The only sure-fire cure for the "Camino Blues" is to do it again. However, time and money being finite, I recommend spending your time "between Caminos," as I refer to my time at home; learning more, participating in this forum, helping others who would like to do a Camino. I also have been doing a fair amount of reading about the Camino. However, having been there and done that I am not concentrating on books that tell one "how to do it." There are a ton of books out there.
I seriously thought of writing a book of my experiences and perceptions. Then I realized that what the world did not need was another "look at me" book. My Camino is a private, personal experience. I share it only with those who ask questions. Then the dam breaks...
We know how you feel...you return home, sometimes reluctantly, and no one around you has changed. You are more or less expected to re-assimilate into the same society you left, as though you never left, or you just returned from a customary holiday to the sea shore or some typical tourist destination. It does not fit.
I like to use the metaphor of a stone tossed into a placid pond. The ripples made by the stone expand in concentric circles - outwards. The ripples dissipate eventually and the pond returns to it's placid state. Was the stone ever there? I also use this metaphor for an individual life...how to make a difference. The prescription is simple. Do a Camino. Repeat as necessary...
Yet the Camino has profoundly affected me/you. It is not like going on a "holiday" for a month. What you did is HUGE. It has historical connections that go back over a thousand years. You experienced things that only a miniscule number of people, when viewed against the number of people who have lived on earth over the past 1,300 years or so, have seen and experienced. Trying to encapsulate that experience as well as the deep, profound and life-altering affect your Camino had on you is not easily done.
I found that people, though interested, were only "so" interested. After 15 minutes or so, their attention waivered and their eyes glazed over. I sensed that I was being tiresome. THAT is why I keep returning to this forum. I found the fastest way to clear a room of relatives or friens was to ask if anyone wanted to see my Camino pictures.
Remember, we are the happy travelers, the privileged pilgrims who share the experience. We were there, we saw, felt, tasted and smelled it. We GOT it. It GOT us. It is our solemn experience to hold in our hearts and souls, to share with those who were also there, or who are affected by our affectation.
The rest of the world cannot relate. They may try. But, until they have actually done a Camino, they cannot understand the depth and scope of the changes it makes in a person. I would further opine that someone who has done a Camino, and who did not come away profoundly affected, was simply not paying attention, or was wearing headphones and listening to music the whole way. I mean, how could you be paying attention and NOT be affected to the core of your being?

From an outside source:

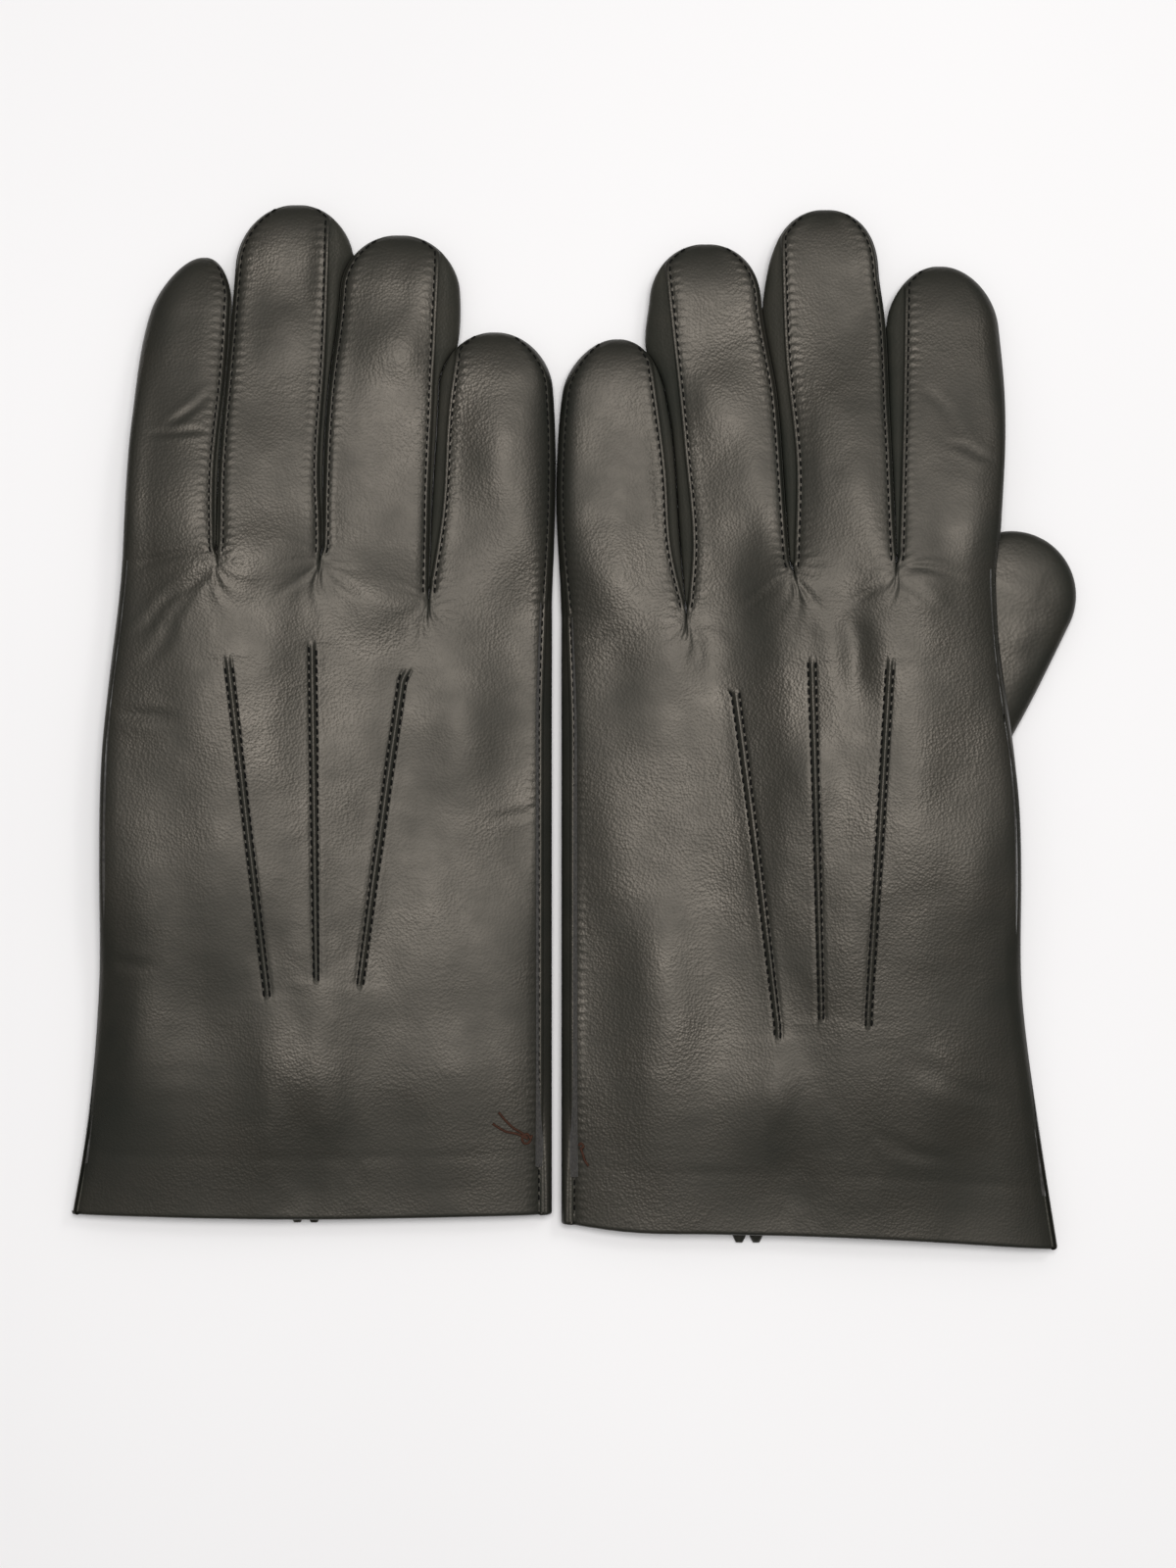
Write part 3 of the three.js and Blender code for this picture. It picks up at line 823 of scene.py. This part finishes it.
def colour_ramp(tree, value, stops):
    ramp = tree.nodes.new("ShaderNodeValToRGB")
    elements = ramp.color_ramp.elements
    while len(elements) < len(stops):
        elements.new(0.5)
    for element, (position, colour) in zip(elements, stops):
        element.position = position
        element.color = (*colour, 1)
    tree.links.new(value, ramp.inputs[0])
    return ramp.outputs[0]


def add_bump(tree, shader, height, strength, distance):
    """Bump from a height, where distance is how deep it is in metres."""
    bump = tree.nodes.new("ShaderNodeBump")
    bump.inputs["Strength"].default_value = strength
    bump.inputs["Distance"].default_value = distance
    tree.links.new(height, bump.inputs["Height"])
    tree.links.new(bump.outputs[0], shader.inputs["Normal"])


def leather(name, grain=1.0, puckers=True, tone=1.0):
    """Soft nappa: a fine pebbled grain, pulled smooth in places, with gathers along the seams."""
    made, tree, shader = new_material(name)
    place = tree.nodes.new("ShaderNodeTexCoord").outputs["Object"]
    warp = noise_node(tree, place, 260, 2)
    cells = tree.nodes.new("ShaderNodeTexVoronoi")
    cells.feature = "SMOOTH_F1"
    cells.inputs["Scale"].default_value = 1500 / grain
    cells.inputs["Smoothness"].default_value = 0.35
    tree.links.new(place, cells.inputs["Vector"])
    small = noise_node(tree, place, 3000 / grain, 2)
    patches = noise_node(tree, place, 34, 3, 0.6)
    streaks = noise_node(tree, place, 95, 4, 0.62)
    strength = map_range(tree, patches, 0.38, 0.66, 0.35, 1.0)
    pebble = math_node(tree, "MULTIPLY", cells.outputs["Distance"], 0.8)
    pebble = math_node(tree, "MULTIPLY_ADD", small, 0.35, pebble)
    height = math_node(tree, "MULTIPLY", pebble, strength)
    height = math_node(tree, "MULTIPLY_ADD", warp, 0.08, height)
    if puckers:
        seam = tree.nodes.new("ShaderNodeUVMap")
        seam.uv_map = "seam"
        split = tree.nodes.new("ShaderNodeSeparateXYZ")
        tree.links.new(seam.outputs[0], split.inputs[0])
        distance, along = split.outputs[0], split.outputs[1]
        uneven = math_node(tree, "MULTIPLY_ADD", streaks, 2.0, along)
        wave = math_node(tree, "SINE", math_node(tree, "MULTIPLY", uneven, 2 * math.pi / STITCH_PITCH))
        near = map_range(tree, distance, 1.3, 1.8, 0, 1)
        near = math_node(tree, "MULTIPLY", near, map_range(tree, distance, 2.6, 4.6, 1, 0))
        amount = math_node(tree, "MULTIPLY", near, map_range(tree, patches, 0.4, 0.6, 0.25, 1.0))
        height = math_node(tree, "MULTIPLY_ADD", math_node(tree, "MULTIPLY", wave, amount), 0.55, height)
    add_bump(tree, shader, height, 0.7, 0.0001)
    # The edge leather's tone of 1.5 lightens both colours: painted light on the shaded fourchette walls.
    dark = tuple(tone * c for c in (0.0102, 0.0118, 0.0096))
    light = tuple(tone * c for c in (0.0215, 0.0205, 0.0165))
    mottled = math_node(tree, "MULTIPLY_ADD", streaks, 0.35, math_node(tree, "MULTIPLY", patches, 0.65))
    colour = colour_ramp(tree, mottled, [(0.36, dark), (0.66, light)])
    tree.links.new(colour, shader.inputs["Base Color"])
    rough = map_range(tree, mottled, 0.35, 0.65, 0.46, 0.34)
    tree.links.new(rough, shader.inputs["Roughness"])
    shader.inputs["Specular IOR Level"].default_value = 0.35
    shader.inputs["Specular Tint"].default_value = (1.0, 0.91, 0.80, 1)
    return made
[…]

In some ways, it is like being a soldier in combat. World-wide, there are millions of soldiers, but few have ever been in active combat and in fear for their lives. Among those soldiers - the combat veterans - there is a similar, albeit different sort of bond. Until you've experienced the tastes, smells, sounds, and stress of combat, you cannot possibly relate to someone who had the experience. I speak from experience, however limited. The experience of the Camino was the closest, related set of feelings, albeit much more positive and wholesome than the other. It also smells much better...
The friendships, travails, camaraderie, and shared experiences are replicated. Only the intensity of the experience - traumatic versus peaceful - separates the two. It is the DEPTH of feeling that I am trying to correlate. If any of you in the forum community have had the prior, unique experience of serving in combat, I think you will understand.
For the majority of you who have not had this rather dubious pleasure, let me just say that the Camino is the best experience I have ever had among like minded individuals - in my life (I am 60)! I was desolate when I returned home, fell into a depression, and had to work for months to get out of it. It remains a daily effort.
(Oh, I should be very truthful and state that I suffer from a lifetime of moderate depression that manifests itself as anhedonia and dysthymia. I also have PTSD and anxiety. So the Camino was HIGHLY theraputic for me.)
My path to sanity is paved with plans for my next Camino. I have read, researched, shopped, and tested gear, clothing, alternative packing strategies and perhaps a new rucksack. Currently, I am waiting for spring train schedules to be posted online, so I can start researching "better" routes to St. Jean Pied de Port, and from Santiago. I have the air portion sorted. I am using an open jaw into Paris from Washington, DC, and returning from Madrid. After January, I will make hard reservations.
Thanks for the opportunity to vent. I needed it today. Another long-time former colleague passed and the funeral was yesterday. I NEED my Camino.
I do hope this helps someone, somewhere better understand why many of us do what we do, and how we feel about it.